» What this task involves
Find the line containing "from mathutils import Matrix, Vector" and copy it exactly, along with every line after it up to and including the line containing "bpy.context.scene.collection.objects.link(empty)". Copy nothing else.

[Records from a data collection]
______________________________

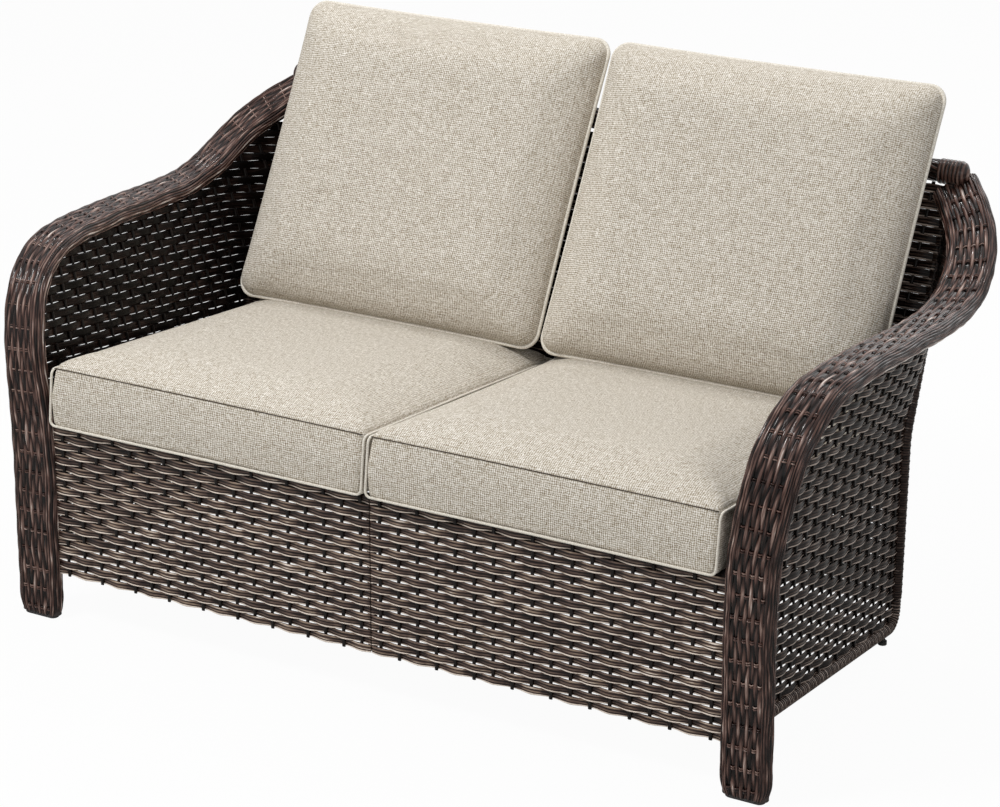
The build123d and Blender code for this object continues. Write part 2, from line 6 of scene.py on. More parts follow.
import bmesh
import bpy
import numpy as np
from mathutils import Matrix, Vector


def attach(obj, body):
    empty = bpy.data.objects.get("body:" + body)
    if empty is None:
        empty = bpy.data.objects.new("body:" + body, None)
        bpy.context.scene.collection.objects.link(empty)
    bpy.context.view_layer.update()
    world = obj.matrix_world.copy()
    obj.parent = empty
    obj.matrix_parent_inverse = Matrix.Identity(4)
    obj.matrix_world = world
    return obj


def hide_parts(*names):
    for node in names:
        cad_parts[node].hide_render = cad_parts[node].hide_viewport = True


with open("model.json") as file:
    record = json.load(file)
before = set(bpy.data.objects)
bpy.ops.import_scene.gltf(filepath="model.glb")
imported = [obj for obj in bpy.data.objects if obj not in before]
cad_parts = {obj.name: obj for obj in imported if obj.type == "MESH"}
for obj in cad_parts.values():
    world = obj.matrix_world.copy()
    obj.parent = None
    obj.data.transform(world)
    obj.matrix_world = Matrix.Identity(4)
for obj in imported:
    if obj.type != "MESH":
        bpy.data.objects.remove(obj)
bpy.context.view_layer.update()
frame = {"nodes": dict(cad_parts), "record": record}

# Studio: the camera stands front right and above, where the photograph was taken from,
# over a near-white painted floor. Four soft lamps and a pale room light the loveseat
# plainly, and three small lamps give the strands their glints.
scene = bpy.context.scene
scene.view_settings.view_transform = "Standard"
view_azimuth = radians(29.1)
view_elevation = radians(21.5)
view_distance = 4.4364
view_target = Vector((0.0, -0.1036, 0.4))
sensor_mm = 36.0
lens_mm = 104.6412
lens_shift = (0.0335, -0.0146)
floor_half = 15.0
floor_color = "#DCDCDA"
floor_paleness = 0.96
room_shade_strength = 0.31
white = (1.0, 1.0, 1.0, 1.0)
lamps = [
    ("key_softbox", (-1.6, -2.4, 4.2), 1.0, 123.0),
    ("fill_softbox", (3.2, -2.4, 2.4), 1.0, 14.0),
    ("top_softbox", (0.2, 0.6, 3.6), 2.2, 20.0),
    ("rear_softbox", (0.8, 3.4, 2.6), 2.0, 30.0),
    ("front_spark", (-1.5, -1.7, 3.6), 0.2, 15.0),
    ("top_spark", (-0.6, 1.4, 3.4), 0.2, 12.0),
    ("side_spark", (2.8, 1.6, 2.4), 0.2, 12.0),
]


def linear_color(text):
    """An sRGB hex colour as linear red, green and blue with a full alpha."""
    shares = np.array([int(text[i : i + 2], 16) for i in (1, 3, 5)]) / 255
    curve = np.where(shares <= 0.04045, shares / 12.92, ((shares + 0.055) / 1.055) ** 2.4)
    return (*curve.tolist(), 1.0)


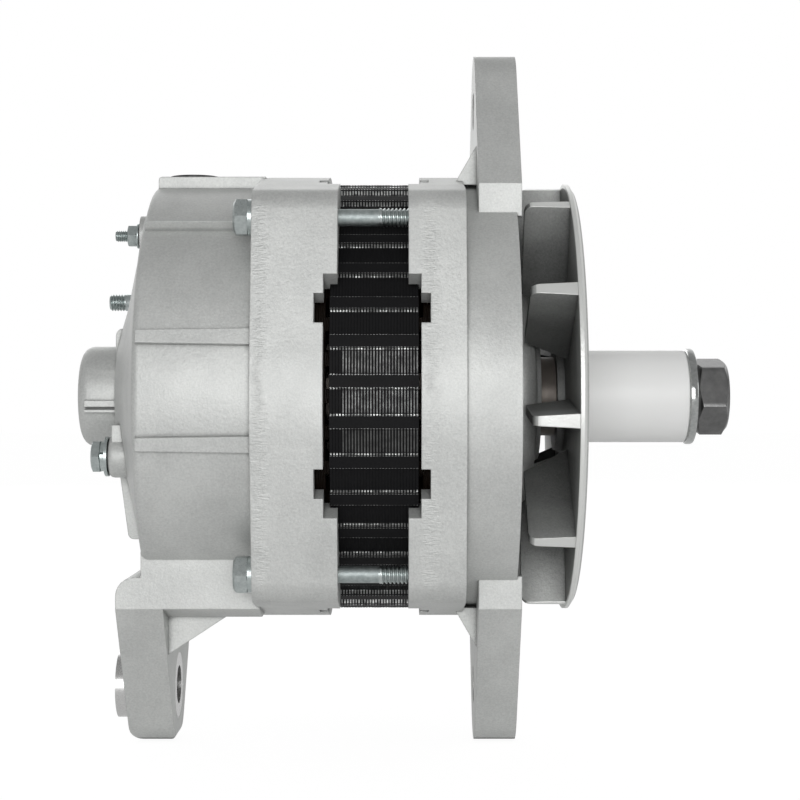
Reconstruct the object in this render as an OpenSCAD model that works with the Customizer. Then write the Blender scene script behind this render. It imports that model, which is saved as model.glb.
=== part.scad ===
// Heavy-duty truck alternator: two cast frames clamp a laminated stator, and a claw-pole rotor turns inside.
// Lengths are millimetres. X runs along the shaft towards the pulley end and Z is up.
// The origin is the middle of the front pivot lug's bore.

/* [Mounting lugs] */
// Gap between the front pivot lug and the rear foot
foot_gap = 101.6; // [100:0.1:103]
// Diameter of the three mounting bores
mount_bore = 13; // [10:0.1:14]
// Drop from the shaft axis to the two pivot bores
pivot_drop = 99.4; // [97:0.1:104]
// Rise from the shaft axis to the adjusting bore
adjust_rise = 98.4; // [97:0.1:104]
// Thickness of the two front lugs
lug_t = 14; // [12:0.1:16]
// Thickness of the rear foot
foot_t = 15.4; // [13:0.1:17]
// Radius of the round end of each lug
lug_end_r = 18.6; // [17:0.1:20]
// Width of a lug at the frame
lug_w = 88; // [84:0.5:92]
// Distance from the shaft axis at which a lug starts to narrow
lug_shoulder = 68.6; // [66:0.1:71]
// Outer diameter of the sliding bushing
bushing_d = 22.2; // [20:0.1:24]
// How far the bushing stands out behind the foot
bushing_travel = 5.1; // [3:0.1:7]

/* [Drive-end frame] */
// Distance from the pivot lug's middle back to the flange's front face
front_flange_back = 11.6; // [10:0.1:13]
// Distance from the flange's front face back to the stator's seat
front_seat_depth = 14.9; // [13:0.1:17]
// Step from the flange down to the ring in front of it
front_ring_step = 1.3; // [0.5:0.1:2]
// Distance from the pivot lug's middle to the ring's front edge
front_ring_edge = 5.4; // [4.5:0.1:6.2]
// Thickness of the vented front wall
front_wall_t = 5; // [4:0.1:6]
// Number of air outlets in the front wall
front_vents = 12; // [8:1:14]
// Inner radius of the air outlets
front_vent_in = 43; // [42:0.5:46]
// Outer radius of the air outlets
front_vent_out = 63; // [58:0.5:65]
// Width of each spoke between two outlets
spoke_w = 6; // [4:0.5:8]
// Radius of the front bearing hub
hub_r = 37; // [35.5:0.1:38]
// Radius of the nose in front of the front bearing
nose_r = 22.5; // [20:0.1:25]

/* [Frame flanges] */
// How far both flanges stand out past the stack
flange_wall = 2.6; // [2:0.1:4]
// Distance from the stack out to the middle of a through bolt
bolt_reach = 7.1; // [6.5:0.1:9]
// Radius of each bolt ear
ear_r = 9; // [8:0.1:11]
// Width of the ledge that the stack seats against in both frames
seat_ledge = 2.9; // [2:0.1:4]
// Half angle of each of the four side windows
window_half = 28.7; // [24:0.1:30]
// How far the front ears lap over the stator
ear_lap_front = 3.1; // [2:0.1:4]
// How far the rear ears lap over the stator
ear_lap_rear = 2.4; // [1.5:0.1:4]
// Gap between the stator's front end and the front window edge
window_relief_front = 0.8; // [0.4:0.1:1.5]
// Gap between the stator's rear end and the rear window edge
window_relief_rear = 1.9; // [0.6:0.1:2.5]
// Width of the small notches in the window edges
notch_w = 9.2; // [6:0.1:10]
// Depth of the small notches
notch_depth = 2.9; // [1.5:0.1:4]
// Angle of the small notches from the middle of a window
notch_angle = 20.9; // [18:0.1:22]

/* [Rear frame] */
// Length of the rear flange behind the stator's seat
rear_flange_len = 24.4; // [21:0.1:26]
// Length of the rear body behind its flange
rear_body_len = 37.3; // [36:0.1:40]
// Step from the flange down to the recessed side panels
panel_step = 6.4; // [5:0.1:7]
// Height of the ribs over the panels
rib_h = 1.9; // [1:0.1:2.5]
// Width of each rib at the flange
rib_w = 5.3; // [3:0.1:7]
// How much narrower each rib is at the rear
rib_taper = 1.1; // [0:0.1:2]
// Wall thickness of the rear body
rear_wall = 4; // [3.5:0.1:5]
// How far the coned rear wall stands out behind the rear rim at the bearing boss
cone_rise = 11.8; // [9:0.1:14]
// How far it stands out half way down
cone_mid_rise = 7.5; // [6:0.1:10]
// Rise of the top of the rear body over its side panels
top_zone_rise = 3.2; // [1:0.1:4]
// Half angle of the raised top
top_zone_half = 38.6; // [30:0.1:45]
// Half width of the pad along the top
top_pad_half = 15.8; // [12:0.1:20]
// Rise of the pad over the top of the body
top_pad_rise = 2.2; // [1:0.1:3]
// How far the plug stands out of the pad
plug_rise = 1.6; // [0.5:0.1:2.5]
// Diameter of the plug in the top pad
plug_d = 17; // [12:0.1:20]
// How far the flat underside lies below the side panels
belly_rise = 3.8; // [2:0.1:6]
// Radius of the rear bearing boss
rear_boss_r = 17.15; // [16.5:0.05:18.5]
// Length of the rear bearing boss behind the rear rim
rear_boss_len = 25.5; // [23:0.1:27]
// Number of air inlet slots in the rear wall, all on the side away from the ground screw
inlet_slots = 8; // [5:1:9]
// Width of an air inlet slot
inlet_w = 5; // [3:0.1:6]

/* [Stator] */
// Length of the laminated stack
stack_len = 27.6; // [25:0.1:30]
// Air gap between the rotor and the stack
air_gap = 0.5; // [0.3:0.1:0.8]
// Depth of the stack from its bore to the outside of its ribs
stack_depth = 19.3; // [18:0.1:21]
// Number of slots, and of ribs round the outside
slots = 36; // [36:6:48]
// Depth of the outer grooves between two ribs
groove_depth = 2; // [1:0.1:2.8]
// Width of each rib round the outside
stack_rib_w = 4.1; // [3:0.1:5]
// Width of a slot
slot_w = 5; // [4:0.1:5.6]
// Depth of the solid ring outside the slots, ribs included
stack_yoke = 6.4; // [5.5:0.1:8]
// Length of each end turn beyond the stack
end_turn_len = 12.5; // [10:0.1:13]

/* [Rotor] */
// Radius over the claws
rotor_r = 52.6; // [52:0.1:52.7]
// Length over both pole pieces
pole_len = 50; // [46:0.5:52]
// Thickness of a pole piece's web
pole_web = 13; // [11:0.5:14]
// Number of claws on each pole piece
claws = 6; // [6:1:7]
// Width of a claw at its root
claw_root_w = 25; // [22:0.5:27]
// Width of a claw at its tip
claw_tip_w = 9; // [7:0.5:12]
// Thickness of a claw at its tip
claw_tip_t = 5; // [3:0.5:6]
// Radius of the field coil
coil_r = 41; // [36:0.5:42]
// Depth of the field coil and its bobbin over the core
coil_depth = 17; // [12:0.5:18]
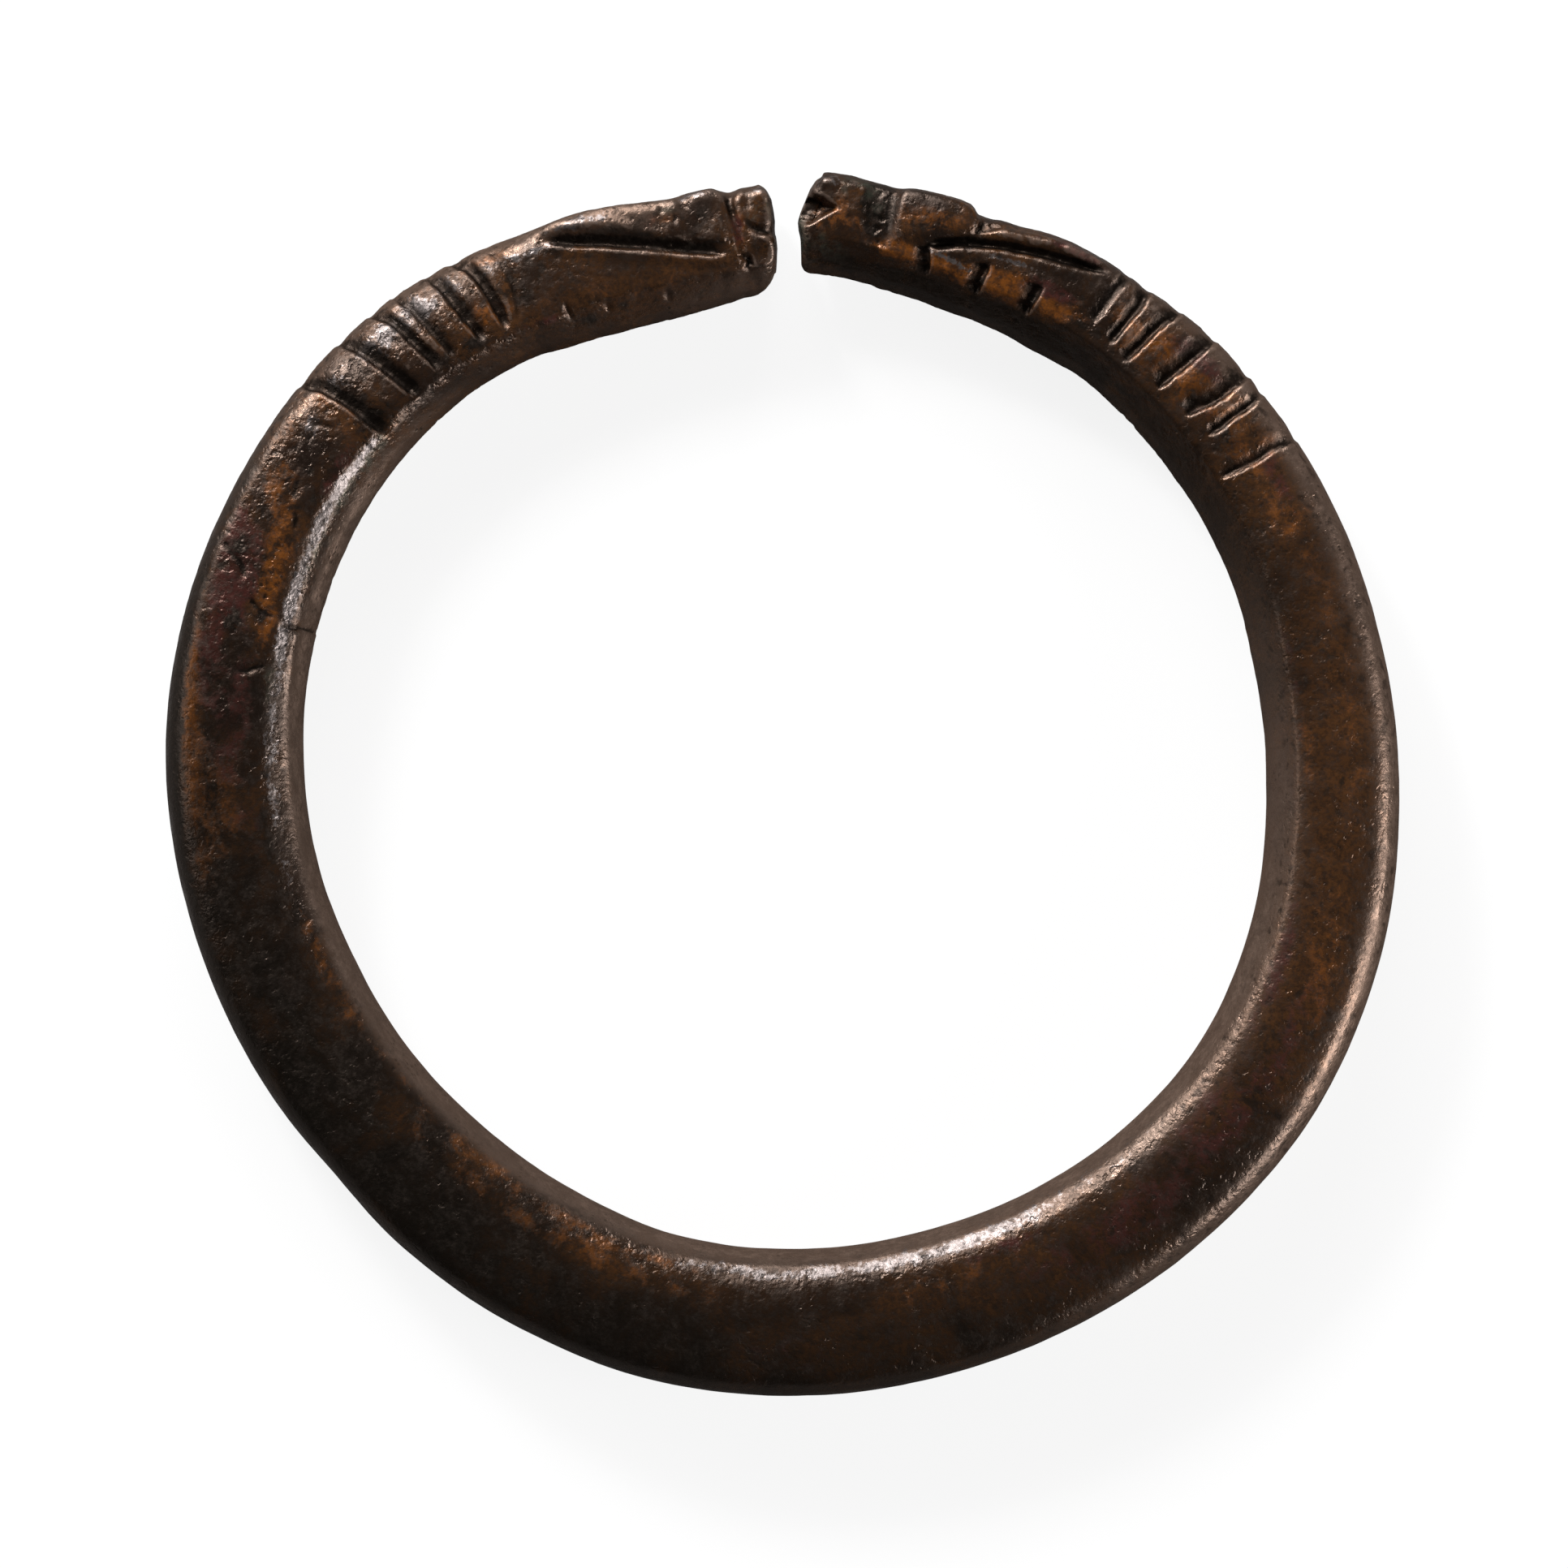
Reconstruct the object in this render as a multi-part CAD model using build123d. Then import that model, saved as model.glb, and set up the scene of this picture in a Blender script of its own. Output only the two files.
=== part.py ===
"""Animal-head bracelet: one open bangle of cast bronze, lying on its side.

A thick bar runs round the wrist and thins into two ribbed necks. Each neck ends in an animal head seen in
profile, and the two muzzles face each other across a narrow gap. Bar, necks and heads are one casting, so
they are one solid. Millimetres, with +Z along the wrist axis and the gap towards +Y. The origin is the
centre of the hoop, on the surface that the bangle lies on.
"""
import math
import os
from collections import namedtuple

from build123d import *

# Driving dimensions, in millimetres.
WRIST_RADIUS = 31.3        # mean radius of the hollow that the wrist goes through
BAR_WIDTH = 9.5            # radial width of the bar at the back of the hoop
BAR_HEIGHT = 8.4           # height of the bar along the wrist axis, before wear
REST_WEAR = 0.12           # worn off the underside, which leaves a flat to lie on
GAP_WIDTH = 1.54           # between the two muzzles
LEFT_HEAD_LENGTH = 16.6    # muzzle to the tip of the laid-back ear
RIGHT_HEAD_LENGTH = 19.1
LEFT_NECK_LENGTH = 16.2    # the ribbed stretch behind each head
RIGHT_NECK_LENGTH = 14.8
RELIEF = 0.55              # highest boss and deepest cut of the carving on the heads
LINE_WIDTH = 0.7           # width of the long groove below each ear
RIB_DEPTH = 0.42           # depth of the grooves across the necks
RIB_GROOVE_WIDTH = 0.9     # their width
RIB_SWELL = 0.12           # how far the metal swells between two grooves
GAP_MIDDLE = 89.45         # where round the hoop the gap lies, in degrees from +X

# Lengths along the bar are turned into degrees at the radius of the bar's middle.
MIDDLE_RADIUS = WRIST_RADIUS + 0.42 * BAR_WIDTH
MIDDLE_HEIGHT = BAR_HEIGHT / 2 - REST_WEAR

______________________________

» Response to the exercise
from mathutils import Matrix, Vector


def attach(obj, body):
    empty = bpy.data.objects.get("body:" + body)
    if empty is None:
        empty = bpy.data.objects.new("body:" + body, None)
        bpy.context.scene.collection.objects.link(empty)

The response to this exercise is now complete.